= Burnol =

Indian topical antiseptic cream

Burnol is a topical antiseptic cream marketed in India for minor burns, cuts, and wounds. It is currently owned and manufactured by Dr. Morepen, a division of Morepen Laboratories Ltd. Originally launched in the 1940s by Reckitt & Colman, Burnol became a household name across India. Its distinctive yellow-orange color and its association with burn injuries led to widespread recognition. Over time, it achieved a cult status, often referenced in Indian pop culture as a metaphor for coping with figurative “burns” or emotional setbacks.

== Composition ==
The cream contains aminacrine hydrochloride (0.1 g per 100 g) and cetrimide (0.5 g per 100 g) as active ingredients.
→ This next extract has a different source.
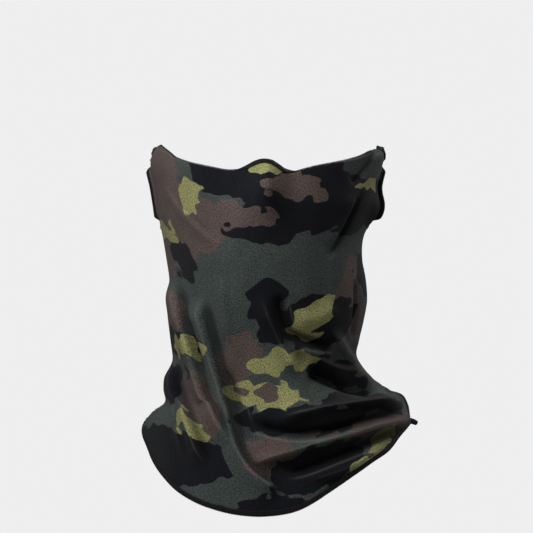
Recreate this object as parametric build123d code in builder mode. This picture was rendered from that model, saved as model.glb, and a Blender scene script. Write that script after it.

Aminacrine serves as an antimicrobial agent, while cetrimide exhibits antiseptic and bactericidal properties effective against both gram-positive and gram-negative bacteria.

== Market history ==
Burnol was introduced in India in the 1940s by Reckitt & Colman, during the British colonial period, primarily for use as a first-aid antiseptic for minor burns and injuries.

In 2002, Reckitt Benckiser sold Burnol to Dr. Morepen, part of Morepen Laboratories Ltd, as part of a portfolio restructuring effort. Under Dr. Morepen, the product retained its original formulation while the branding and packaging underwent minor modernizations.

== Legacy ==
The brand remained popular well into the 2000s. Due to its name becoming synonymous with burns, Burnol was often referenced in Indian films, television, and memes to describe emotional or reputational embarrassment, with phrases like “apply Burnol” used in jest.